Éthique de l'étranger, Du crime contre l'humanité, by François Laruelle, Paris: Kimé, 2000, 390 pp.

           François Laruelle’s last work, Éthique de l'étranger, can firstly be read from the work’s explicit theme: ethics. From this point of view, the author’s intention is not to deploy a new ethics or a new philosophy of morality. Doesn’t a formal or structural, yet radical, analysis of the works of Plato, Kant, and Levinas attest that such an undertaking—legitimate in its order, that of the world—is doomed to losing ethics’ identity? And condemned to blending it—according to the philosophical structure of the mixed, bilaterality or even reciprocal determination—with mundane phenomena that it endeavors to integrate (that it is about, to take contemporary examples, cloning or biotechnology, etc.)? Far from bearing—at least directly—on mundane contemporary stakes, Laruelle’s problem indeed rather concerns ethics (or the philosophy of morality) itself: it is about explicating rigorously or without blendand therefore without philosophy! —, and to thus render it its identity.

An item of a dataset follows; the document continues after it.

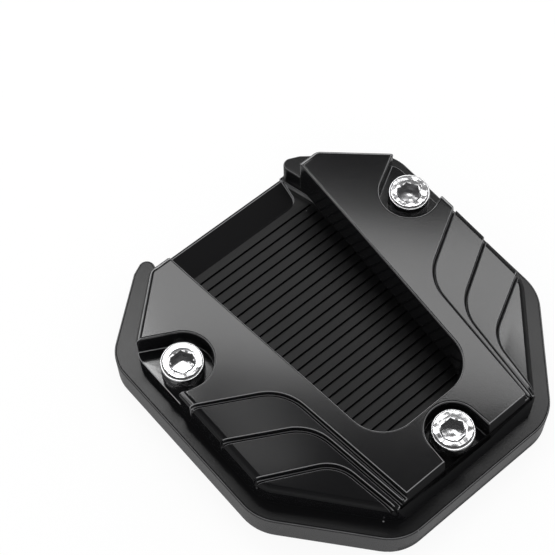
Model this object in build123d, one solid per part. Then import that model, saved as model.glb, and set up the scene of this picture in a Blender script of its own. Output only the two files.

            Designating ethics’—or rather non-ethics’—vertebral column developed by Laruelle, three principal concepts render the resolution of this problem possible: these are the concepts of radical misfortune, stranger, and neighbor [prochain]. They all proceed from the unprecedented encounter of two heterogeneous universes: on one side, the particular philosophical universe constituted by ethics (notably Plato, Kant, and Lévinas) and, on the other, Laruelle’s non philosophical universe conquered according to its essential dimensions in Principes de la non-philosophie (1996). If the former determines the language of the work—which reposes on a consummation of philosophico-ethical terminology (the term of the neighbor is, for example, issued from Lévinas’ text)—, the second, essentially indifferent to ethics and, more radically to Philosophy [la philosophie], impresses the decisive structure, uni-laterality (or unilateral determination), that articulates these three concepts. By virtue of this structure, the stranger and the neighbor transmit radical misfortune to ethics itself… but a transmission that, definitively not mundane since it is uni-lateral (it goes from radical misfortune to ethics without making the inverse trajectory), proves to be irreducibly heterogenous to these, mixed or bi-lateral, that configures philosophizing it and the ethics that it institutes. Thus, we will be careful not to—philosophically—mistake the significations of the multiple formulations proposed by Laruelle, particularly those, provoking, denouncing philosophy as criminal or racist—inasmuch as it lacks man as radical misfortune (whence the work’s subtitle: Of Crimes against Humanity [Du crime contre l’humanité]) and thinking it as stranger. Far from raising a moral point of view valid for the world, but indeed rather testifying to an unprecedented language-related [langagière] liberty, these formulae participate in a rigorous exploitation—qua uni-lateral—valid for ethics itself (and hence only for the world).

            Engaging no moral signification, isn’t this explication absurd? Surely… on the condition however of restraining the space of the sense to the regime of the mundane and/or of philosophizing. Now, it is exactly this restriction that seems to definitively render Laruelle illegitimate. Precisely—and here we are led to Éthique de l'étranger's second possible reading—the general project that guides it consists in elaborating nothing less than a new discipline, not concurrent with (it does not play on the same terrain) but rather complementary to philosophy, reposing on a mode of thought that is unprecedented since it is uni-lateral. “Is a form of thought possible […] that no longer proceeds by mixture […]?” (p. 204). From this point of view, the treatment of ethics is important only because it contributes to the affirmation of non philosophy. In this sense, this work would envelop an application of non philosophical thinking (on ethics), destined to attest to its proper coherence—in the same manner that the institution of every philosophy confirms the puissance and perennity of philosophizing!

            Such a reading remains, centered more on the thinking than on its object, which seems to put the force of the work deployed here on this specific object by Laruelle that designates ethics too much in the background. Definitively, combining both the deployment of non philosophical uni-laterality as such and a rigorous explication of ethics, Éthique de l'étranger seems to constitute, for the reader, a tremendous invitation to practice the latter, in a manner both free and rigorous, the new mode of thinking convocated by non-philosophy. Since, here again, if several philosophies of ethics are possible, several non-ethics can equally be invented. Initiated by Laruelle, the non-philosophy of ethics therefore awaits its non-philosophers! In fund, the message of this work seems to us to be such.